Eskom rejects Nersa’s decisions regarding MYPD4 – heads to court; Nersa responds

October 11th, 2019, Published in Articles: EE Publishers, Articles: Energize, Featured: EE Publishers

According to Eskom, the reasons given by the National Energy Regulator of South Africa (Nersa), regarding allowed electricity tariff increases for the next three years, undermine the power utility’s ability to achieve financial sustainability. The utility says the reasons given do not align with the regulator’s own guidelines and will seek urgent financial relief. 

Calib Cassim

Nersa regulates the tariff Eskom may charge for electricity through its Multi-Year Price Determination (MYPD) and Regulatory Clearing Account (RCA). The regulator examines the application submitted by Eskom and makes a determination based on what it believes is reflective of prudent and efficient costs. On March 2019, Nersa authorised an increase in electricity tariffs of 9,41%, 8,1% and 5,22% for the period 2020 to 2022. 

Eskom says Nersa’s decision will result in the utility having a shortfall of approximately R102-billion. The utility says the key reason for this shortfall iNersa’s decision to offset the envisaged Government support of R23billion per year (which was referred to in the minister of finance’s budget speech) against the return on assets. This, Eskom says, will result in the return on assets being about –1% for each of the financial years – far below a reasonable return and will worsen Eskom’s financial sustainability. The Electricity Regulation Act requires Nersa to set tariffs which would be reflective of prudent and efficient costs and allow a reasonable return on capital.  

The power utility says that although the government’s electricity pricing policy allowed Nersa, until 2013, to ensure that Eskom’s revenues and tariffs cover prudent and efficient costs, this is yet to happen. Nersa’s MYPD4 revenue decision worsens the situation, Eskom says. 

Calib Cassim, Eskom’s chief financial officer says that after analysing the reasons given by Nersa for its decision,  Eskom’s board decided to take the matter to court. Consequently, it has applied for urgent interim relief, which is necessary to avoid financial disaster for Eskom. The utility is seeking an order to address this shortfall in a phased manner. In addition, it is seeking the court to review and set aside Nersa’s MYPD4 revenue decision and remit that decision to Nersa for reconsideration in the light of the court’s judgement. 

According to CassimEskom’s understanding from Nersa’s reasons for decision is that the rules and principles of the Electricity Regulation Act as well as the MYPD methodology have not been duly considered by Nersa in arriving at the decision made in terms of the utility’s revenue application.  

The MYPD methodology does not allow for equity investment by government to be included as a return on assets. Nersa’s deduction of the financial support announced by the shareholder therefore defeats the whole purpose of government support. In addition, the reasons given are inconguent with the regulator’s own guidelines on prudency and its previous MYPD and RCA decisions. This is further evidenced by the fact that Nersa did not include the support received from the government in 2015 in its revenue decision at that time. 

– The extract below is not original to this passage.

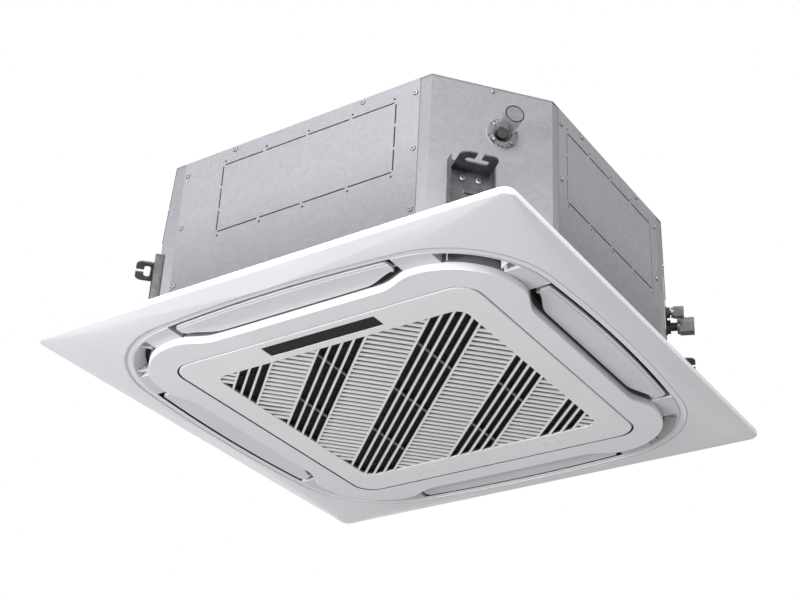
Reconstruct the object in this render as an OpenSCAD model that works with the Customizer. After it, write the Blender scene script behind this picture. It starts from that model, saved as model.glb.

Commenting on Twitter, Anton Eberhard, a Professor Emeritus and Senior Scholar at the University of Cape Town, agreed with Cassim, and said that Nersa’s decision effectively sabotages Cabinet’s intention and provides a subsidy to consumers instead. 

Energy analyst Chris Yelland says that Nersa told him that the R23-billion a year bailout for three years effectively reduced Eskom’s net costs during MYPD4 period, as relevant ministers and Eskom executives had indicated that the bailout would be used to meet operational expenditure such as maintenance, etc., and would not be used not for debt repayment. The bailout would therefore reduce net operating costs, so Eskom’s average selling price should be lower in order to recover the reduced net operating costs. Eskom’s disputes this, saying Nersa’s decision wipes out the purpose of the bailout. 

Cassim says that Eskom provided sufficient details during public hearings on the impact of the continuous shortfall between allowed revenue and efficient and prudent costs for many years and especially since the beginning of the MYPD3 period. The MYPD4 decision has exacerbated the situation further and raises questions about Nersa’s commitment to implementing its mandate that requires considering the balance between the impact on consumers with Eskom’s sustainability when making revenue decisions. 

If Eskom’s court action is successful, electricity customers can expect a very significant electricity price increase of about 25%, over and above the current electricity price increase trajectory, phased in over several years, Yelland says. 

UPDATE: Nersa has subsequently responded to Eskom’s announcement saying it “remains confident that its determination is consistent with the governing legislative and regulatory requirements” and that Eskom is within its rights to institute proceedings in the High Court for judicial review of Nersa’s decision.